June 2026 6 min read

Meta tags are the first thing Google and social media platforms read about your page. Getting them right can be the difference between ranking on page 1 and being invisible. This guide covers every tag that matters.

Title tag — the most important SEO element

The title tag appears in search results as the clickable blue headline. It is the single most important on-page SEO element.

<title>Free Image Compressor Online — Reduce Size Without Losing Quality | Tarumak Studio</title>

  • Length: 50–60 characters (Google truncates at ~580px width)
  • Format: Primary keyword | Secondary keyword | Brand name
  • Put the primary keyword first — Google gives more weight to words near the start
  • Unique title for every page — never duplicate titles

Meta description — controls your click-through rate

The meta description appears under the title in search results. It does not directly affect rankings but significantly affects click-through rate (CTR).

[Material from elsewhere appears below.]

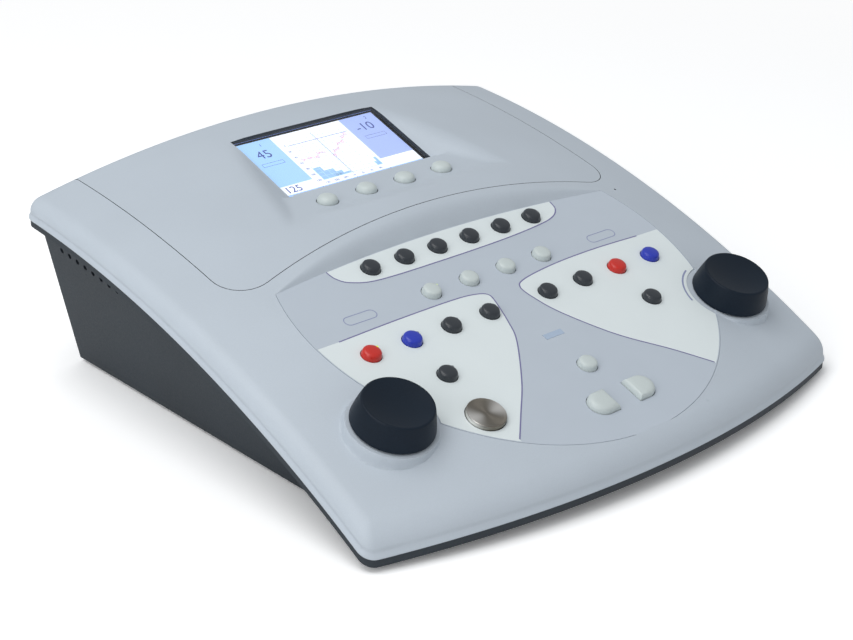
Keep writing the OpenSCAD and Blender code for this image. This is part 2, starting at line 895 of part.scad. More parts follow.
// Outer wall, rounded rim and dished top, hollow below round its hub
function knob_profile() = concat(
    [[hub_r + 4, 0], [knob_foot_r, 0], [knob_foot_r, 1.4]],
    [for (a = [0:15:75]) [knob_top_r - 1 + cos(a), knob_h - 1 + sin(a)]],
    [[knob_top_r - 1.2, knob_h]],
    [for (t = [1:8]) let (u = (knob_top_r - 1.2)*(1 - t/8)) [u, knob_h - knob_dish*(1 - pow(u/(knob_top_r - 1.2), 2))]],
    [[0, hub_h], [hub_r + 4, hub_h]]
);

module knob(s) {
    color("#20262c") on_panel([s*knob_x, knob_up]) difference() {
        rotate_extrude($fn = round*2) polygon(knob_profile());
        translate([0, 0, hub_h - over]) cylinder(h = shaft_up - hub_h + over, r = shaft_r, $fn = round);
    }
}

module knob_shaft(s) {
    color("#c9c9c4") on_panel([s*knob_x, knob_up])
        translate([0, 0, shaft_low]) cylinder(h = shaft_up - shaft_low, r = shaft_r, $fn = round);
}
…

<meta name="description" content="Compress JPG, PNG and WebP images online for free. Reduce file size by up to 80% without visible quality loss — all in your browser, no uploads required.">

  • Length: 120–160 characters
  • Include the primary keyword naturally
  • Write it as an ad — it should make people want to click
  • Include a benefit or unique selling point

Open Graph tags — for social media sharing

OG tags control how your page looks when shared on Facebook, Twitter, LinkedIn and WhatsApp. Without them, social platforms guess — often badly.

<meta property="og:title" content="Your Page Title">
<meta property="og:description" content="Your description">
<meta property="og:image" content="https://yoursite.com/og-image.png">
<meta property="og:url" content="https://yoursite.com/page">

Create your OG image (1200×630 px) using the free OG Image Generator.

Does meta description affect rankings?

Not directly. Google sometimes ignores your meta description and writes its own based on page content. But a well-written meta description improves CTR, which signals relevance and can indirectly improve rankings.

What is the canonical tag?

<link rel="canonical" href="..."> tells Google which URL is the "original" version of a page. Use it when the same content appears at multiple URLs to prevent duplicate content issues.